# [Dataset]

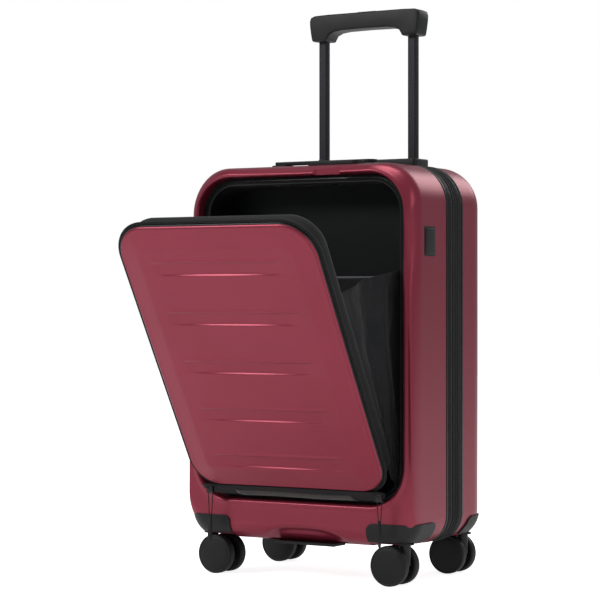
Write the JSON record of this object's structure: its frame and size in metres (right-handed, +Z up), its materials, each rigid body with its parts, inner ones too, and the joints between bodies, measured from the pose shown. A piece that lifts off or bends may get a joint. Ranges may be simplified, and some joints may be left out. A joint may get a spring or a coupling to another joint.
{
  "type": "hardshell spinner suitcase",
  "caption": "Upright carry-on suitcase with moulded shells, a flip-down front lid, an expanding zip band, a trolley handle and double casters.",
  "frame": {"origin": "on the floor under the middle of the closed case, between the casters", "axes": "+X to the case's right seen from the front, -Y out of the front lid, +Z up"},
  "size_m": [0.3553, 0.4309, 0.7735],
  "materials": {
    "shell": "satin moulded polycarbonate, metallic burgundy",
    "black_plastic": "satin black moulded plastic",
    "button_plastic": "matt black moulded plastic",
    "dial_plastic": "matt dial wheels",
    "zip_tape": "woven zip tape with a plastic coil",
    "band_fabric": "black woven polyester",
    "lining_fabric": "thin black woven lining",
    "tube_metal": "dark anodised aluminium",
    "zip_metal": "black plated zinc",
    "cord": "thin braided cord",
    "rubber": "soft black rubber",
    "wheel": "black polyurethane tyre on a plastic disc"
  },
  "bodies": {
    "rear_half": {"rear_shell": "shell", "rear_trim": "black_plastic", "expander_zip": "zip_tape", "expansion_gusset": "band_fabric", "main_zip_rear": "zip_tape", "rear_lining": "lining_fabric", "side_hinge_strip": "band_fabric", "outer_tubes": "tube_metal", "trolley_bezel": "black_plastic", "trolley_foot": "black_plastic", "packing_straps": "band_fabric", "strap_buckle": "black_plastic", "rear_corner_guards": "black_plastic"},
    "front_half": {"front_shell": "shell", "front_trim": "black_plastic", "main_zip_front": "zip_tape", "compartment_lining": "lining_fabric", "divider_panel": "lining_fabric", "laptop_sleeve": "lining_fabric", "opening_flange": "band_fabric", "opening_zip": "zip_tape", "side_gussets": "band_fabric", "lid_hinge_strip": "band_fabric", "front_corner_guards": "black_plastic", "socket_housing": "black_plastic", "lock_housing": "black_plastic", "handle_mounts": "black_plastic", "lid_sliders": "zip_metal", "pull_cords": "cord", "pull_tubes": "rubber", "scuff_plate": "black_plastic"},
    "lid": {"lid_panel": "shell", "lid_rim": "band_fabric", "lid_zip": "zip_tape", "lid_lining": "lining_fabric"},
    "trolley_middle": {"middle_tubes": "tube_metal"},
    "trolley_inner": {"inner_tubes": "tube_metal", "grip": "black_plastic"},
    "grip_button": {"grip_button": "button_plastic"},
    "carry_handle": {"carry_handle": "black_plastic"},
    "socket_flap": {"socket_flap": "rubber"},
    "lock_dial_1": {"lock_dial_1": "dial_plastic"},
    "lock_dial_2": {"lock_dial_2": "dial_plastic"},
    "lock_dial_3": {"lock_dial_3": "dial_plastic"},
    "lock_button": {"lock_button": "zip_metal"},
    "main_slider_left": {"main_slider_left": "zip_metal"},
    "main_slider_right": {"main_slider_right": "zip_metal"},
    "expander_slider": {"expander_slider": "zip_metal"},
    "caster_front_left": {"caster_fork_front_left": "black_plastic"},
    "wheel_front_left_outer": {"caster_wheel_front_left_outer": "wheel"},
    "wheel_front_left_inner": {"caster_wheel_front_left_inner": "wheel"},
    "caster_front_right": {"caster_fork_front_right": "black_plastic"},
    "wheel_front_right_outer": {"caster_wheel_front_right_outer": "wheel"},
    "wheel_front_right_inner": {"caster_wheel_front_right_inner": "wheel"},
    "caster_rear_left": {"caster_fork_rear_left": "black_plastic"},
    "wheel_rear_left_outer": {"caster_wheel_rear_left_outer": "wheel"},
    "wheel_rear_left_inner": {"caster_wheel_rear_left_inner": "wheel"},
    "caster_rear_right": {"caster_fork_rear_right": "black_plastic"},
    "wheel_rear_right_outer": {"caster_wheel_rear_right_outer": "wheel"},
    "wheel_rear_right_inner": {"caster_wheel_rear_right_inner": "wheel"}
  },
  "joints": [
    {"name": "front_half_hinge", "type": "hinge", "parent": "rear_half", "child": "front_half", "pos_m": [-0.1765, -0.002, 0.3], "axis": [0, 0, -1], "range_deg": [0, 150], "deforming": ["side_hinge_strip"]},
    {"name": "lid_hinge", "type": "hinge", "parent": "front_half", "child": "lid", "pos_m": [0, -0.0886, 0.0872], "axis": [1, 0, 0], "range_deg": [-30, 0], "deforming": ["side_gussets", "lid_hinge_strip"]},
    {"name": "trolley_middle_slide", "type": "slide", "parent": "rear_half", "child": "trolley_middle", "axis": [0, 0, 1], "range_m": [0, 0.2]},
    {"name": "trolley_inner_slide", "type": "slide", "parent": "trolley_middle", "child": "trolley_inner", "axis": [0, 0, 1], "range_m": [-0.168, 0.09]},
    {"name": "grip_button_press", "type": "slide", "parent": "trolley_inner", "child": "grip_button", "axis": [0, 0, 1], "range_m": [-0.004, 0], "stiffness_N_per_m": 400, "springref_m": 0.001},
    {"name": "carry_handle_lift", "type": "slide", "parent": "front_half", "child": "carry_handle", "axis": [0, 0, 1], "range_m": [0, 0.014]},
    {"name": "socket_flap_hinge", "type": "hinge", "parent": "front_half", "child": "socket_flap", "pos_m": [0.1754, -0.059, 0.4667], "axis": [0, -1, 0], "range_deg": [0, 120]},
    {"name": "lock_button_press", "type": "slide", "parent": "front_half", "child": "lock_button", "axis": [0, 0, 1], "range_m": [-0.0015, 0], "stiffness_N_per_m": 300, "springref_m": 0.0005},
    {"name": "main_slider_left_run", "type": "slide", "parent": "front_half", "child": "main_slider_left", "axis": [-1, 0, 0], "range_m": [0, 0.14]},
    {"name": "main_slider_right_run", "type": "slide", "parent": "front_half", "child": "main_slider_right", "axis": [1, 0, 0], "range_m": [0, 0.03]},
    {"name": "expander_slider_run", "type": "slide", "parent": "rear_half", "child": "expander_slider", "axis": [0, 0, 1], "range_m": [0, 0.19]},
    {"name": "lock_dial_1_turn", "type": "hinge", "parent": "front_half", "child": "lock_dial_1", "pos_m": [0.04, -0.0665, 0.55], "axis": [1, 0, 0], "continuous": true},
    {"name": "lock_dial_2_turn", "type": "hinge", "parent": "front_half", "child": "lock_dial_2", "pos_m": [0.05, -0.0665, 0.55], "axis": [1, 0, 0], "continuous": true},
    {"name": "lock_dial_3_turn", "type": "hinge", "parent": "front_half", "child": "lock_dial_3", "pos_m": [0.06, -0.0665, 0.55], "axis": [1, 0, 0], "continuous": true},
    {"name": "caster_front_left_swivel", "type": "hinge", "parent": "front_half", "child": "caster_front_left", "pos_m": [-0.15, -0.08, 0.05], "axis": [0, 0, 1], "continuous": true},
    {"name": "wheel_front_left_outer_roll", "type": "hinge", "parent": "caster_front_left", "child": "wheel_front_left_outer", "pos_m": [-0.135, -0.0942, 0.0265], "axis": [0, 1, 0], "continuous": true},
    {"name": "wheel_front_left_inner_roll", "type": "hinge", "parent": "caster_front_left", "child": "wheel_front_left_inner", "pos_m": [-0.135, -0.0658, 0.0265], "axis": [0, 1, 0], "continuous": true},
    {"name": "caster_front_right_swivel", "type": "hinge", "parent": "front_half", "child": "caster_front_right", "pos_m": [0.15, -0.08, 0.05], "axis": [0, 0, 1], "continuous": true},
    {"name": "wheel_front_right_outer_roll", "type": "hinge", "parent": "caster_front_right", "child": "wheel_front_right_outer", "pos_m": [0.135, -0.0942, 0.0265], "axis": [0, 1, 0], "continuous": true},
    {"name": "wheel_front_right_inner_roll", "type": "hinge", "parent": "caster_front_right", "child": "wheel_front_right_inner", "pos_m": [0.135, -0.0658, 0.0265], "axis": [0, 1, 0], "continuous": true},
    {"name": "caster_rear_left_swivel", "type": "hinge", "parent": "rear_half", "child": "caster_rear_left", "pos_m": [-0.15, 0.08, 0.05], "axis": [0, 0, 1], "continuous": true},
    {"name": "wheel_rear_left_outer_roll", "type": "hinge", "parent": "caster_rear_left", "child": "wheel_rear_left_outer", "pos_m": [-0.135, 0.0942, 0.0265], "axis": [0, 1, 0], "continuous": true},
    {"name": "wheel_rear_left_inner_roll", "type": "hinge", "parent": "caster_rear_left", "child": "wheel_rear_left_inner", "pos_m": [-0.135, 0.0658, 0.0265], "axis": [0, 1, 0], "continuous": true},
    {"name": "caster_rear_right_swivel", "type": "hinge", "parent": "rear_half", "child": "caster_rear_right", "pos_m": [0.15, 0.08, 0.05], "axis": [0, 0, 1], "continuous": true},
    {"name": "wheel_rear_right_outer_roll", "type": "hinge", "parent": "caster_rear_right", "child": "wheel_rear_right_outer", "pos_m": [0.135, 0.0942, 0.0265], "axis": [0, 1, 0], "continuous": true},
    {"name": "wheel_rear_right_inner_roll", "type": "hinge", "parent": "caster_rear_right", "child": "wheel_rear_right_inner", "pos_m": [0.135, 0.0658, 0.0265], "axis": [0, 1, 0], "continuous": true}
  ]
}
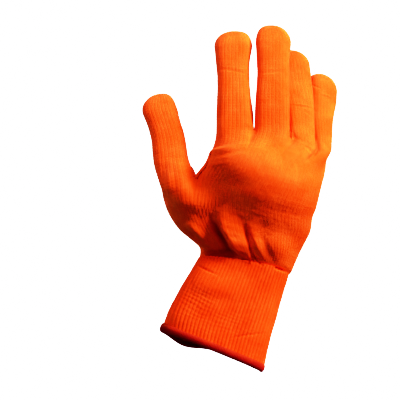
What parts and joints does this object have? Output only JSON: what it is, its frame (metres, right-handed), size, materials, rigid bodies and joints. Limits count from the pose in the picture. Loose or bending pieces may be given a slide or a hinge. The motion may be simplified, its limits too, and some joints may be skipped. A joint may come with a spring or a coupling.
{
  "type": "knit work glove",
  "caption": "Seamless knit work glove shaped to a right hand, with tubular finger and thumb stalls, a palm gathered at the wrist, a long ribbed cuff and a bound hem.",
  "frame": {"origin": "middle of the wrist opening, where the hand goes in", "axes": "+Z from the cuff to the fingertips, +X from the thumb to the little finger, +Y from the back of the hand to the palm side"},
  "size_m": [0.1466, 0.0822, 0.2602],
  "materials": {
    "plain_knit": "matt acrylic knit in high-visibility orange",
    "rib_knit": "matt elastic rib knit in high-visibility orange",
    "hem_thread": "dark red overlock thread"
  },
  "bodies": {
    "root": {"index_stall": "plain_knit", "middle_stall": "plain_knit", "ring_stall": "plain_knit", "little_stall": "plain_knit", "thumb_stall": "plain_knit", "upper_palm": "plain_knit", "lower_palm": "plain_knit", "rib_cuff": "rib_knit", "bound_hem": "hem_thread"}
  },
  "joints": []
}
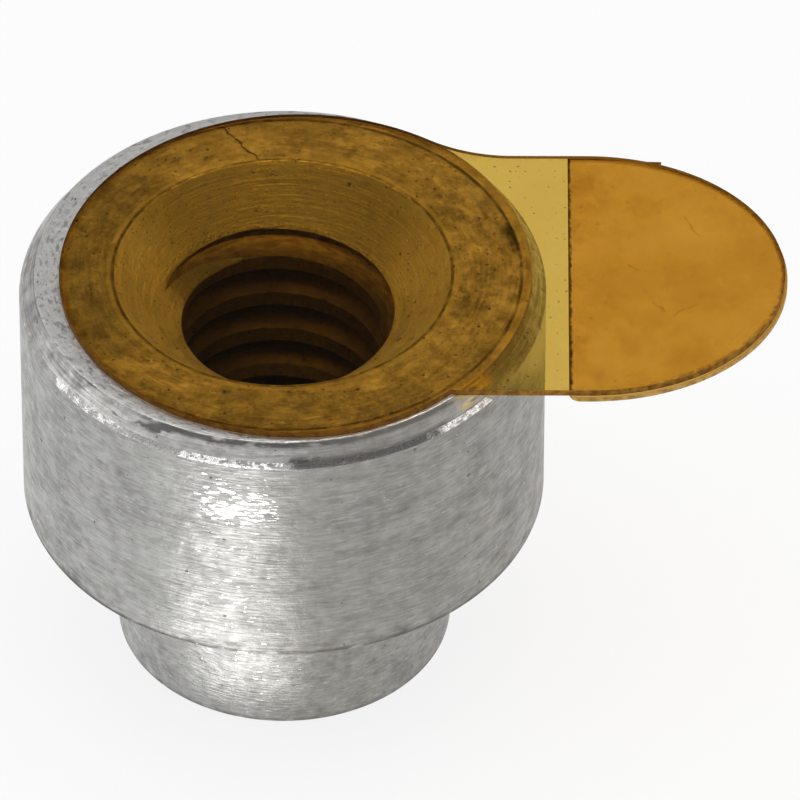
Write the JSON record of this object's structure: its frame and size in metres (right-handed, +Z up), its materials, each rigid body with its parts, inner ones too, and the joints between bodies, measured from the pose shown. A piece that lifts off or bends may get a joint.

# [Task statement]
Write out the lines above, starting at the line that contains "What parts and" and ending with the final line, and nothing else; copy them exactly.

# [Final result]
What parts and joints does this object have? Output only JSON: what it is, its frame (metres, right-handed), size, materials, rigid bodies and joints. Limits count from the pose in the picture. Loose or bending pieces may be given a slide or a hinge. The motion may be simplified, its limits too, and some joints may be skipped. A joint may come with a spring or a coupling.
{
  "type": "knit work glove",
  "caption": "Seamless knit work glove shaped to a right hand, with tubular finger and thumb stalls, a palm gathered at the wrist, a long ribbed cuff and a bound hem.",
  "frame": {"origin": "middle of the wrist opening, where the hand goes in", "axes": "+Z from the cuff to the fingertips, +X from the thumb to the little finger, +Y from the back of the hand to the palm side"},
  "size_m": [0.1466, 0.0822, 0.2602],
  "materials": {
    "plain_knit": "matt acrylic knit in high-visibility orange",
    "rib_knit": "matt elastic rib knit in high-visibility orange",
    "hem_thread": "dark red overlock thread"
  },
  "bodies": {
    "root": {"index_stall": "plain_knit", "middle_stall": "plain_knit", "ring_stall": "plain_knit", "little_stall": "plain_knit", "thumb_stall": "plain_knit", "upper_palm": "plain_knit", "lower_palm": "plain_knit", "rib_cuff": "rib_knit", "bound_hem": "hem_thread"}
  },
  "joints": []
}
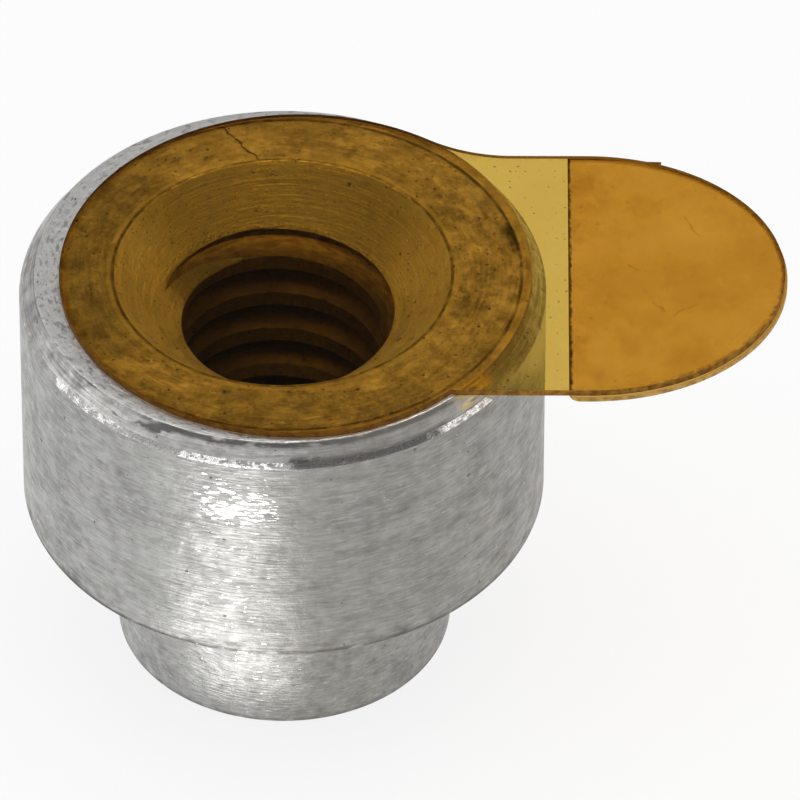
Write the JSON record of this object's structure: its frame and size in metres (right-handed, +Z up), its materials, each rigid body with its parts, inner ones too, and the joints between bodies, measured from the pose shown. A piece that lifts off or bends may get a joint.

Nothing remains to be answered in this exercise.